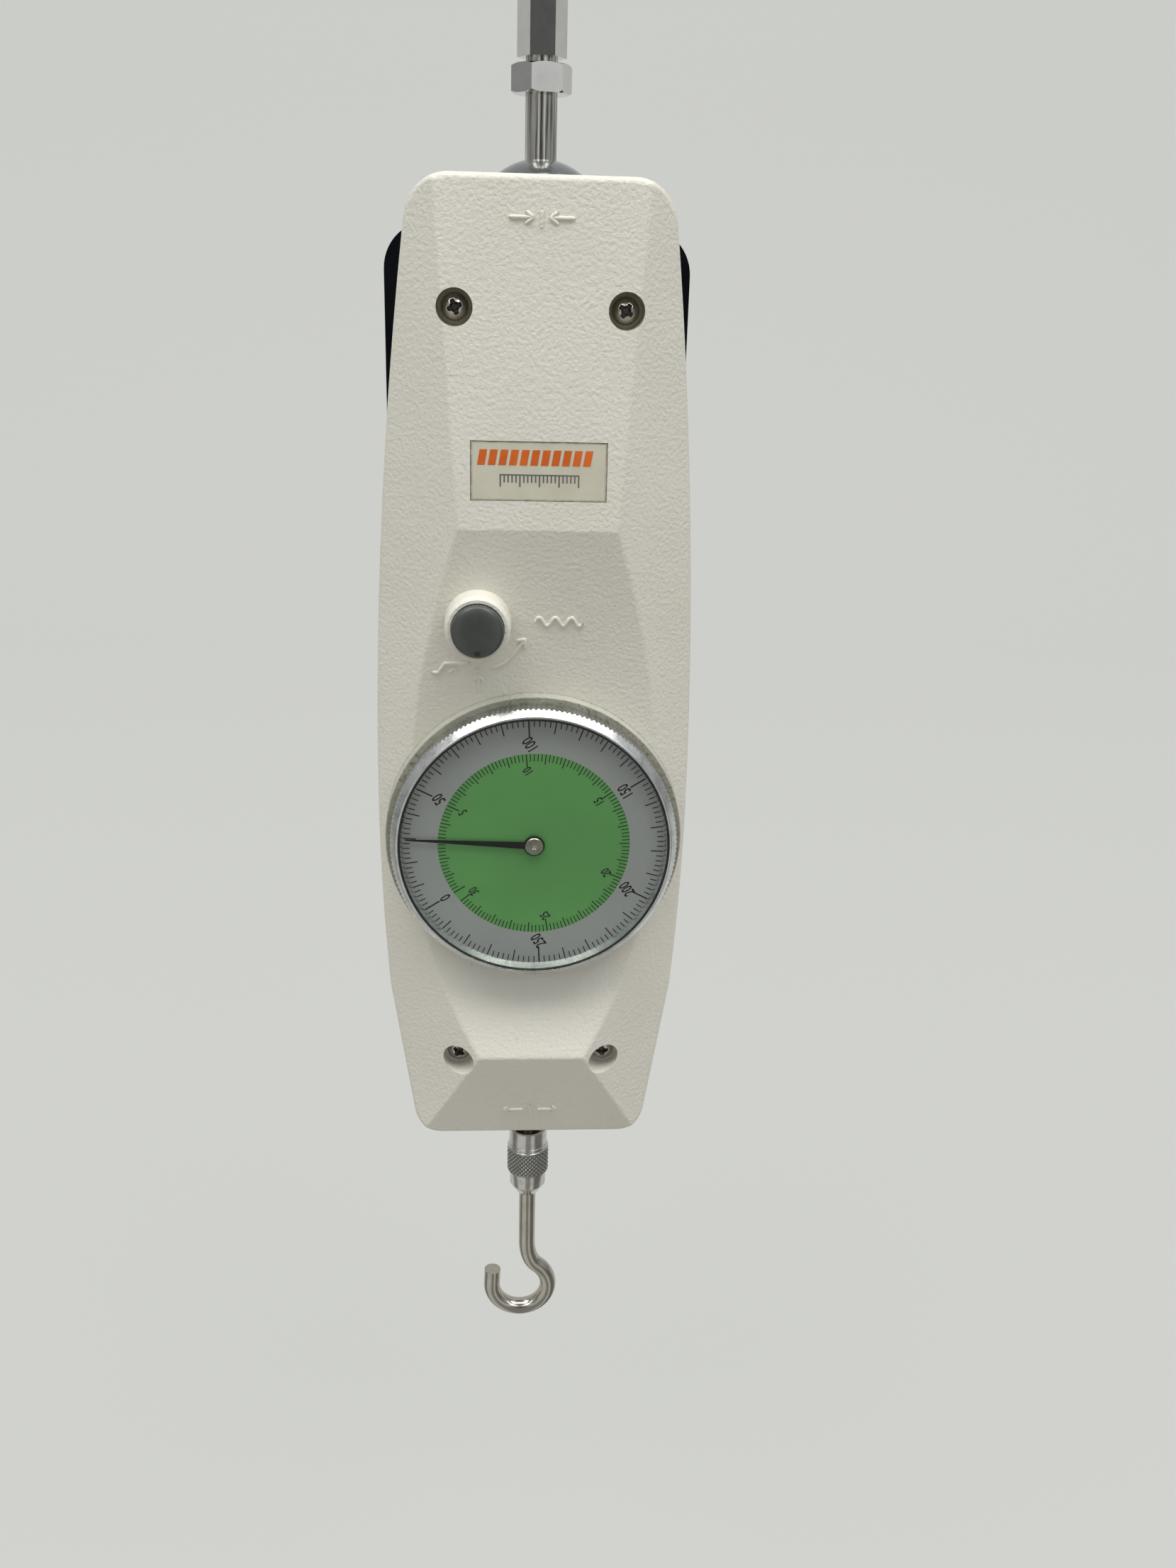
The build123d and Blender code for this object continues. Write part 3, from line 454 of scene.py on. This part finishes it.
hub_nickel = turned_material("hub_nickel", (0.42, 0.40, 0.34), 0.24, 0, DIAL_Z, 0.5)
# black for the knob's index dot, and as painted shadow in the gap round the crystal
black_dot_and_gap_shadow = plastic_material("black_dot_and_painted_gap_shadow", (0.008, 0.008, 0.008), 0.6, 0.4, 0.1)
orange_ink = plastic_material("orange_ink", (0.60, 0.125, 0.022), 0.5, 0.3, 0.02, gloss=0.2)
grey_ink = plastic_material("grey_ink", (0.14, 0.135, 0.13), 0.5, 0.3, 0.02, gloss=0.2)
label_ivory = label_material()

finishes = {
    "front_cover": paint, "rear_cover": black_coat, "label_plate": label_ivory, "mount_inserts": brass,
    "push_bush": dome_plastic, "pull_bush": dark_steel, "chassis_plate": aluminium,
    "spring_bracket": aluminium, "guide_block": aluminium, "foot_screws": screw_steel,
    "load_spring": spring_steel, "movement_plate": brass,
    "movement_bridge": brass, "standoffs": brass, "pillars": brass, "bridge_screws": screw_steel,
    "lever_post": rod_steel, "hairspring": spring_steel, "load_shaft": shaft_steel, "rack": brass,
    "shaft_collar": aluminium, "guide_pin": rod_steel, "lock_nut": chrome, "extension_rod": chrome,
    "push_head": chrome, "coupling": grip_chrome, "hook": hook_steel, "rack_pinion": brass,
    "drive_wheel": brass,
    "wheel_arbor": rod_steel, "centre_arbor": rod_steel, "centre_pinion": brass, "hold_wheel": brass,
    "pointer_hub": hub_nickel, "pointer": pointer_paint, "hold_lever": rod_steel, "bezel": bezel_metal,
    "crystal": glass, "dial_plate": dial_print, "snap_ring": spring_steel, "knob": knob_plastic,
    "knob_shaft": rod_steel, "knob_cam": rod_steel, "knob_clip": spring_steel, "cover_screws": screw_steel,
}
for node, material in finishes.items():
    for index in range(max(1, len(nodes[node].material_slots))):
        if not nodes[node].material_slots:
            nodes[node].data.materials.append(material)
        nodes[node].material_slots[index].material = material


# ---- bezel: knurled wall, bright bevel and inner wall ----
TEETH, TOOTH_DEPTH = 178, 0.27
WALL_RADIUS, WALL_TOP = 29.8, 45.7
BEVEL_RADIUS, BEVEL_TOP = 28.55, 47.2
BEVEL_RISE = (BEVEL_TOP - WALL_TOP) / (WALL_RADIUS - BEVEL_RADIUS)
bezel_profile = [(24.9, 36.5), (26.4, 36.5), (26.4, 37.25), (25.6, 37.25), (25.6, 38.05), (26.4, 38.05),
                 (26.4, 41.85), (29.35, 41.85), (WALL_RADIUS, 42.1), (WALL_RADIUS, 45.5),
                 (WALL_RADIUS, WALL_TOP), (BEVEL_RADIUS, BEVEL_TOP),
                 (28.46, 47.28), (28.36, 47.3), (28.1, 47.3), (28.06, 47.22), (28.06, 46.4), (27.95, 46.38),
                 (27.22, 45.02), (27.42, 45.01), (27.42, 44.2), (24.9, 44.2)]


WALL_POINTS = [index for index, place in enumerate(bezel_profile) if place[0] == WALL_RADIUS]


def knurled(index, angle, radius, height):
    """Cuts teeth into the wall. Its top edge stays on the bevel's cone, which leaves the scalloped rim."""
    if index not in WALL_POINTS:
        return radius, height
    radius -= TOOTH_DEPTH * (0.5 - 0.5 * math.cos(TEETH * angle))
    if index == WALL_POINTS[-1]:
        height = WALL_TOP + (WALL_RADIUS - radius) * BEVEL_RISE
    return radius, height


bezel = lathe("bezel_ring", bezel_profile, (0, DIAL_Z), TEETH * 8, "dial", shape=knurled)
sharpen(bezel, 32)
bezel.data.materials.append(bezel_metal)
bezel.data.materials.append(wall_metal)
for polygon in bezel.data.polygons:
    centre = polygon.center
    radius = math.hypot(centre.x, centre.z - DIAL_Z * MM) / MM
    if -centre.y / MM < WALL_TOP - 0.3 and radius > BEVEL_RADIUS - 0.05:
        polygon.material_index = 1
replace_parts(bezel, "bezel")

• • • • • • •

SHORT EXERCISE ->
Quote every line of the data, word for word.

SOLUTION TO THE EXERCISE ->
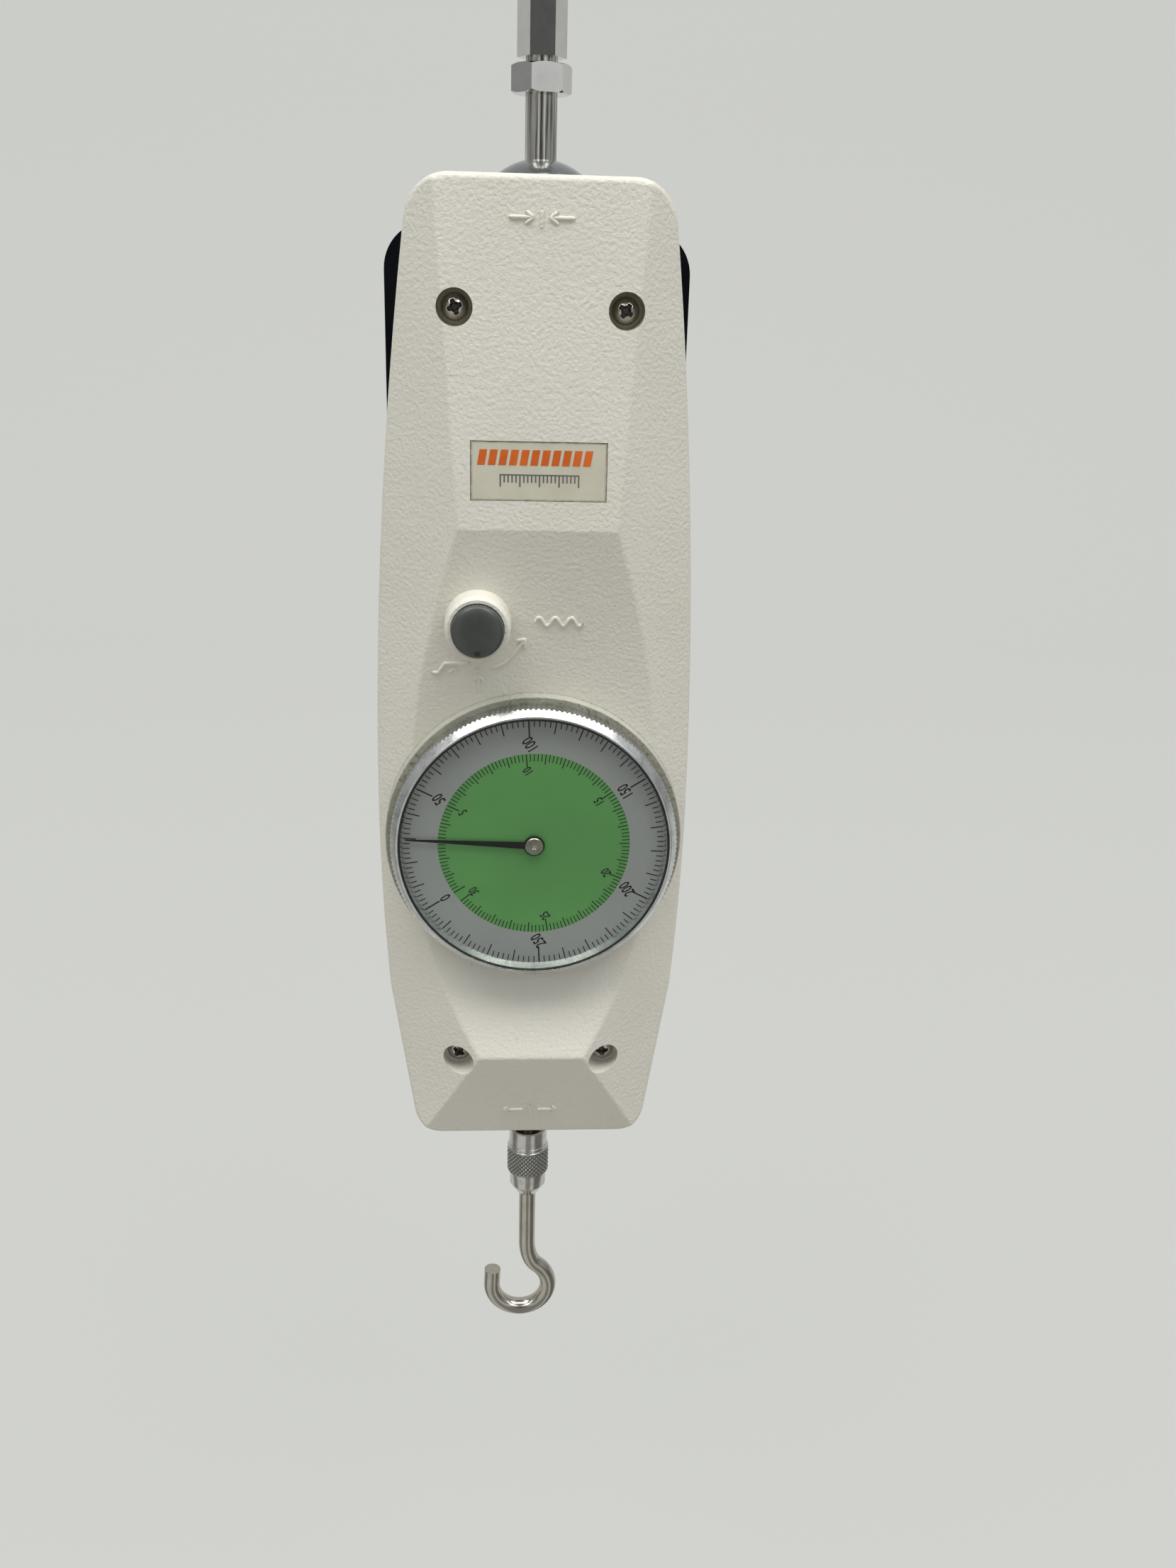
The build123d and Blender code for this object continues. Write part 3, from line 454 of scene.py on. This part finishes it.
hub_nickel = turned_material("hub_nickel", (0.42, 0.40, 0.34), 0.24, 0, DIAL_Z, 0.5)
# black for the knob's index dot, and as painted shadow in the gap round the crystal
black_dot_and_gap_shadow = plastic_material("black_dot_and_painted_gap_shadow", (0.008, 0.008, 0.008), 0.6, 0.4, 0.1)
orange_ink = plastic_material("orange_ink", (0.60, 0.125, 0.022), 0.5, 0.3, 0.02, gloss=0.2)
grey_ink = plastic_material("grey_ink", (0.14, 0.135, 0.13), 0.5, 0.3, 0.02, gloss=0.2)
label_ivory = label_material()

finishes = {
    "front_cover": paint, "rear_cover": black_coat, "label_plate": label_ivory, "mount_inserts": brass,
    "push_bush": dome_plastic, "pull_bush": dark_steel, "chassis_plate": aluminium,
    "spring_bracket": aluminium, "guide_block": aluminium, "foot_screws": screw_steel,
    "load_spring": spring_steel, "movement_plate": brass,
    "movement_bridge": brass, "standoffs": brass, "pillars": brass, "bridge_screws": screw_steel,
    "lever_post": rod_steel, "hairspring": spring_steel, "load_shaft": shaft_steel, "rack": brass,
    "shaft_collar": aluminium, "guide_pin": rod_steel, "lock_nut": chrome, "extension_rod": chrome,
    "push_head": chrome, "coupling": grip_chrome, "hook": hook_steel, "rack_pinion": brass,
    "drive_wheel": brass,
    "wheel_arbor": rod_steel, "centre_arbor": rod_steel, "centre_pinion": brass, "hold_wheel": brass,
    "pointer_hub": hub_nickel, "pointer": pointer_paint, "hold_lever": rod_steel, "bezel": bezel_metal,
    "crystal": glass, "dial_plate": dial_print, "snap_ring": spring_steel, "knob": knob_plastic,
    "knob_shaft": rod_steel, "knob_cam": rod_steel, "knob_clip": spring_steel, "cover_screws": screw_steel,
}
for node, material in finishes.items():
    for index in range(max(1, len(nodes[node].material_slots))):
        if not nodes[node].material_slots:
            nodes[node].data.materials.append(material)
        nodes[node].material_slots[index].material = material


# ---- bezel: knurled wall, bright bevel and inner wall ----
TEETH, TOOTH_DEPTH = 178, 0.27
WALL_RADIUS, WALL_TOP = 29.8, 45.7
BEVEL_RADIUS, BEVEL_TOP = 28.55, 47.2
BEVEL_RISE = (BEVEL_TOP - WALL_TOP) / (WALL_RADIUS - BEVEL_RADIUS)
bezel_profile = [(24.9, 36.5), (26.4, 36.5), (26.4, 37.25), (25.6, 37.25), (25.6, 38.05), (26.4, 38.05),
                 (26.4, 41.85), (29.35, 41.85), (WALL_RADIUS, 42.1), (WALL_RADIUS, 45.5),
                 (WALL_RADIUS, WALL_TOP), (BEVEL_RADIUS, BEVEL_TOP),
                 (28.46, 47.28), (28.36, 47.3), (28.1, 47.3), (28.06, 47.22), (28.06, 46.4), (27.95, 46.38),
                 (27.22, 45.02), (27.42, 45.01), (27.42, 44.2), (24.9, 44.2)]


WALL_POINTS = [index for index, place in enumerate(bezel_profile) if place[0] == WALL_RADIUS]


def knurled(index, angle, radius, height):
    """Cuts teeth into the wall. Its top edge stays on the bevel's cone, which leaves the scalloped rim."""
    if index not in WALL_POINTS:
        return radius, height
    radius -= TOOTH_DEPTH * (0.5 - 0.5 * math.cos(TEETH * angle))
    if index == WALL_POINTS[-1]:
        height = WALL_TOP + (WALL_RADIUS - radius) * BEVEL_RISE
    return radius, height


bezel = lathe("bezel_ring", bezel_profile, (0, DIAL_Z), TEETH * 8, "dial", shape=knurled)
sharpen(bezel, 32)
bezel.data.materials.append(bezel_metal)
bezel.data.materials.append(wall_metal)
for polygon in bezel.data.polygons:
    centre = polygon.center
    radius = math.hypot(centre.x, centre.z - DIAL_Z * MM) / MM
    if -centre.y / MM < WALL_TOP - 0.3 and radius > BEVEL_RADIUS - 0.05:
        polygon.material_index = 1
replace_parts(bezel, "bezel")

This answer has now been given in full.